VyOS router operating system. This is the core router for the VM network as well as the means of connecting clients to the internet.

It has full oversight off all vnics on the hypervisor and runs OSPF to distribute routing to these subnets elsewhere. Performance under Byhve is very good, using jumbo frames multigigabit routing is no big deal.

Much more detail on this in a later post.

Ganymede

An arch linux system running Nomad and Docker (podman), this allows easy deployment of containers and other software. It's actually what's hosting this website right now (with the assets cached by cloudflare). Nomad is a pretty neat tool in it's own right and definitely worth looking into if you don't like the insane complexety of kubernetes.

Europa

Europa is a media server and seedbox. It runs the standard setup with jellyfin serving content over LAN and a tmux session to keep rtorrent idling along.

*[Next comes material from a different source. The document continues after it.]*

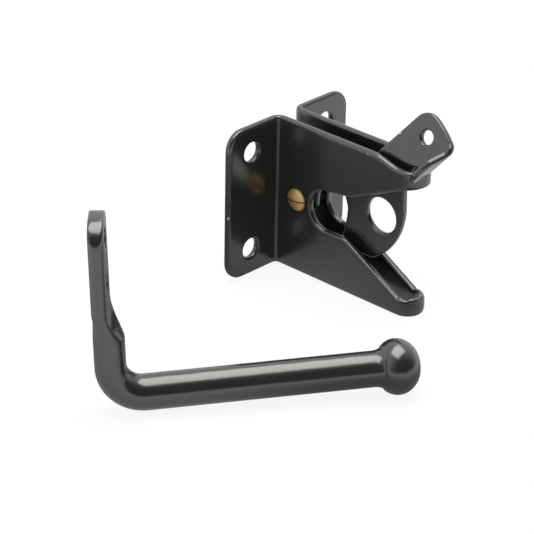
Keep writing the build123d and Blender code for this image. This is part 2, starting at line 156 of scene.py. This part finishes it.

It's also a good place to fiddle with things.

Conclusion?

This system has been rock solid for the past 12 months, as have the disk arrays with no checksum errors with around 12TB of data between them. ZFS scrubs are surprisingly quick (currently only taking 4 hours) on the storage pool owing to the very decent sequential performance of around 250MB/s per drive that these iron wolfs have.

Power consumption comes in at around 1.8 MWh per year, so "not great not terrible". I don't own a dB meter but you can't really notice it's existence unless you're right next to it thanks to the Noctua fans.

For a home set up this is definitely on the premium side of pricing. The entire system cost around $3.2k USD, which you could reduce by a large factor by omitting some niceties like IPMI, 10GbE and using a basic PC chassis. And of course dropping the total storage amount would drastically lower the cost.

Overall the utility and performance in such a small and quiet package seems well justified.